## BEGIN

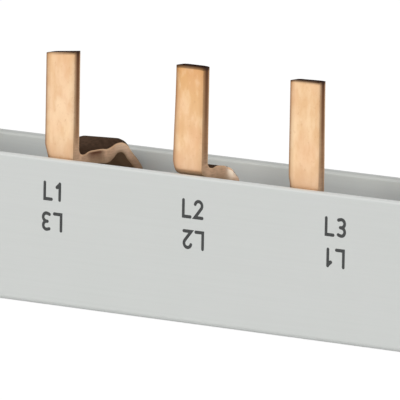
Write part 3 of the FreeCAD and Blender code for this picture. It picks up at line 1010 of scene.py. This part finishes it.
def show_to_eye(tree, lighting, seen, output):
    """Shows one shader to the eye, in reflections and through glass, and lets the other light the bar."""
    rays = tree.nodes.new("ShaderNodeLightPath").outputs
    either = rays["Is Camera Ray"]
    for kind in ("Is Glossy Ray", "Is Transmission Ray"):
        most = tree.nodes.new("ShaderNodeMath")
        most.operation = "MAXIMUM"
        tree.links.new(either, most.inputs[0])
        tree.links.new(rays[kind], most.inputs[1])
        either = most.outputs[0]
    choice = tree.nodes.new("ShaderNodeMixShader")
    tree.links.new(either, choice.inputs[0])
    tree.links.new(lighting, choice.inputs[1])
    tree.links.new(seen, choice.inputs[2])
    tree.links.new(choice.outputs[0], output.inputs["Surface"])


def make_world():
    """A white surround to the eye and in reflections, which lights the bar softly."""
    world = bpy.data.worlds.new("studio")
    world.use_nodes = True
    bpy.context.scene.world = world
    tree = world.node_tree
    soft = tree.nodes["Background"]
    soft.inputs["Strength"].default_value = 0.62
    soft.inputs["Color"].default_value = (1, 1, 1, 1)
    seen = tree.nodes.new("ShaderNodeBackground")
    seen.inputs["Color"].default_value = (1, 1, 1, 1)
    show_to_eye(tree, soft.outputs[0], seen.outputs[0], tree.nodes["World Output"])


def towards(azimuth, elevation):
    """The way from the bar to a place at these angles. Azimuth 0 is straight before the marked front."""
    level = math.cos(elevation)
    return Vector((math.sin(azimuth) * level, -math.cos(azimuth) * level, math.sin(elevation)))


def make_lamp(name, azimuth, elevation, distance, width, power):
    """A square soft box that looks at the bar."""
    lamp = bpy.data.lights.new(name, "AREA")
    lamp.size = width
    lamp.energy = power
    away = towards(math.radians(azimuth), math.radians(elevation))
    box = bpy.data.objects.new(name, lamp)
    box.location = away * distance
    box.rotation_mode = "QUATERNION"
    box.rotation_quaternion = away.to_track_quat("Z", "Y")
    bpy.context.scene.collection.objects.link(box)


def make_camera():
    """The photograph's view: from the right of the marked front and a little above it."""
    azimuth, elevation, roll = (math.radians(angle) for angle in (36.78, 8.35, 1.01))
    distance = 1066.0 * MM
    target = Vector((0.893, -7.1, 12.722)) * MM
    away = towards(azimuth, elevation)
    right = Vector((math.cos(azimuth), math.sin(azimuth), 0))
    up = away.cross(right)
    right, up = (right * math.cos(roll) + up * math.sin(roll), up * math.cos(roll) - right * math.sin(roll))
    camera = bpy.data.cameras.new("camera")
    camera.sensor_width = 36.0
    camera.lens = 956.9
    camera.clip_start = 0.05
    camera.clip_end = 50.0
    eye = bpy.data.objects.new("camera", camera)
    turned = Matrix((right, up, away)).transposed().to_4x4()
    turned.translation = target + away * distance
    eye.matrix_world = turned
    bpy.context.scene.collection.objects.link(eye)
    bpy.context.scene.camera = eye


def dress():
    """Makes every piece and sets it on its part."""
    draw, repeat = drawing_recipe(), repeating_recipe()
    caps = moulded_plastic()
    housing = make_housing(draw, drawn_plastic())
    front, middle, rear = make_combs(repeat, copper())
    pieces = [
        (housing, "housing", "housing_plastic"),
        (front, "phase_bar_3", "copper"),
        (middle, "phase_bar_2", "copper"),
        (rear, "phase_bar_1", "copper"),
        (make_cap("cap_left", "end_cap_left", caps), "end_cap_left", "cap_plastic"),
        (make_cap("cap_right", "end_cap_right", caps), "end_cap_right", "cap_plastic"),
    ]
    for piece, node, slot in pieces:
        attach(piece, BODY)
        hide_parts(node)
    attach(make_marks(draw, repeat, mark_ink()), BODY)


bpy.context.scene.view_settings.view_transform = "Standard"
dress()
make_floor()
make_world()
make_lamp("key_box", azimuth=-30, elevation=42, distance=1.5, width=1.1, power=11.0)
make_camera()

## END

→ Directive: In the listing above, find the line with "attach(make_marks(draw, repeat, mark_ink()), BODY)" and set down that line and all after it exactly, through the final line.

→ Task solution:
    attach(make_marks(draw, repeat, mark_ink()), BODY)


bpy.context.scene.view_settings.view_transform = "Standard"
dress()
make_floor()
make_world()
make_lamp("key_box", azimuth=-30, elevation=42, distance=1.5, width=1.1, power=11.0)
make_camera()